[Rows from a 3D modeling dataset]
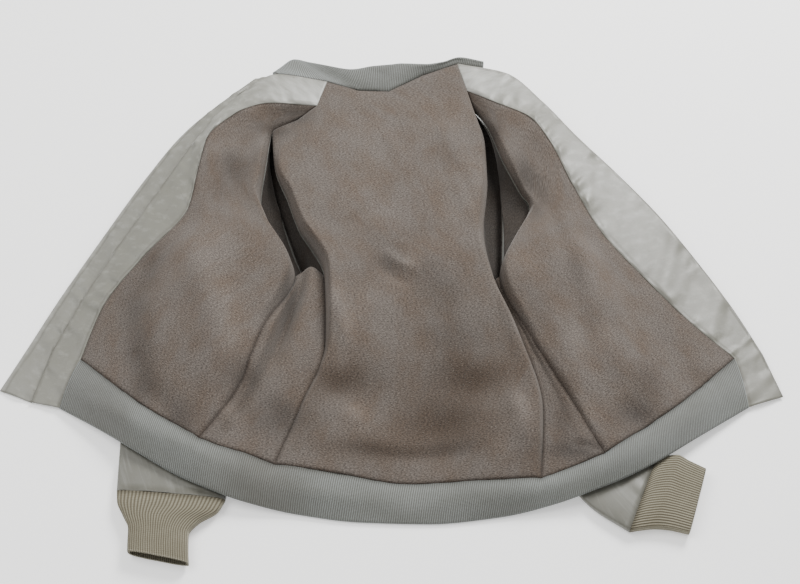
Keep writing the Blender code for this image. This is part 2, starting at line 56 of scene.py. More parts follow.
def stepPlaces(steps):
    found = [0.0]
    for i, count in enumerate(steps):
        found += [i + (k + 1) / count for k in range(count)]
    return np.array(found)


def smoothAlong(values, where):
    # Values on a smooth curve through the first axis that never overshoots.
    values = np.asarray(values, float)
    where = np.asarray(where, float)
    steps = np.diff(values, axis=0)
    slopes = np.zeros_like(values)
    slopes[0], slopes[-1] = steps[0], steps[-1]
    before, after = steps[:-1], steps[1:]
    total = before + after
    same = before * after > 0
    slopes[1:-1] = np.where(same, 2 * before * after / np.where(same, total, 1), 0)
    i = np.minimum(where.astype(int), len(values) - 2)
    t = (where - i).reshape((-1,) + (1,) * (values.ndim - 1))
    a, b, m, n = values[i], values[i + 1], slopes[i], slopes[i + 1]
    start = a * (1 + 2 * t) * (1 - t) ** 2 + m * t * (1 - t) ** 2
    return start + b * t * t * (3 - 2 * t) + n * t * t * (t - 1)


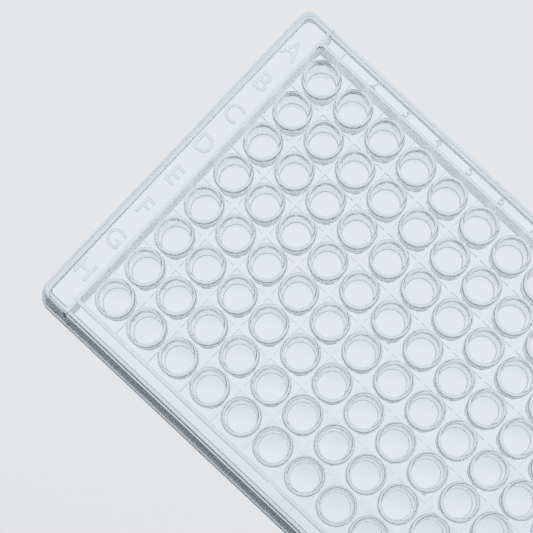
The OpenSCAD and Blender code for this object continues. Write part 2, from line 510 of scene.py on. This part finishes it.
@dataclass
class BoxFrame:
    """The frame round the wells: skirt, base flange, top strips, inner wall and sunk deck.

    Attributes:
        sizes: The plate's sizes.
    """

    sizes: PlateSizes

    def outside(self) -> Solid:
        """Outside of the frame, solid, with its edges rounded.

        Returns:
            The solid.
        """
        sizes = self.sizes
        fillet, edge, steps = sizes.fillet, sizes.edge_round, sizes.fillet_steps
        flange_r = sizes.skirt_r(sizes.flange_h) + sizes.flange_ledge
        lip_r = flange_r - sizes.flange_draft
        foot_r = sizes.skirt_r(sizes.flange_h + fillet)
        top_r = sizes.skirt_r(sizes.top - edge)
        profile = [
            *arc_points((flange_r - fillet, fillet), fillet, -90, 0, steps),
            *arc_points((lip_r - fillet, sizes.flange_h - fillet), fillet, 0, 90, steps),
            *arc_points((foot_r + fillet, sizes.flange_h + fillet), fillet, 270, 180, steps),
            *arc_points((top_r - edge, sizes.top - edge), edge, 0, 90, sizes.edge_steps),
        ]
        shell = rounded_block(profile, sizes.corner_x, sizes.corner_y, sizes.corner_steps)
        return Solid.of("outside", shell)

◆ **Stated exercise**
Your task is to quote the lines above, beginning with the first and ending with the one that holds "return np.array(found)".

◆ **Expected answer**
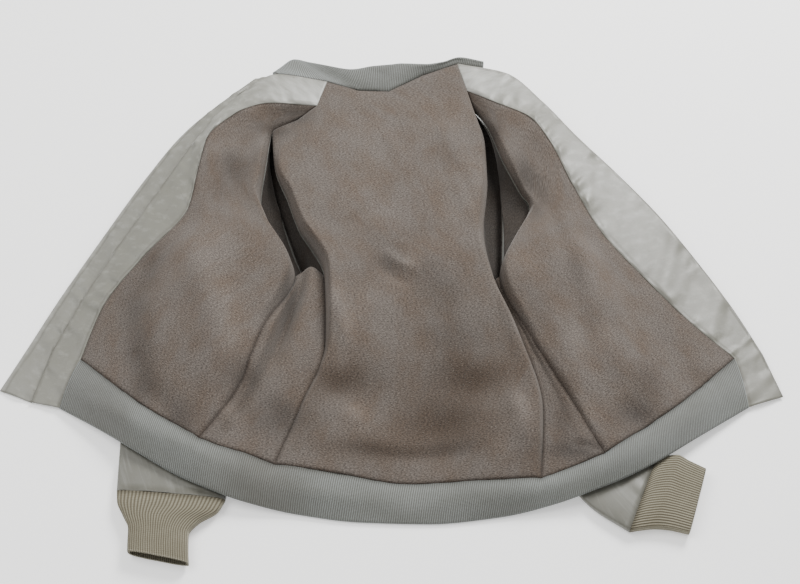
Keep writing the Blender code for this image. This is part 2, starting at line 56 of scene.py. More parts follow.
def stepPlaces(steps):
    found = [0.0]
    for i, count in enumerate(steps):
        found += [i + (k + 1) / count for k in range(count)]
    return np.array(found)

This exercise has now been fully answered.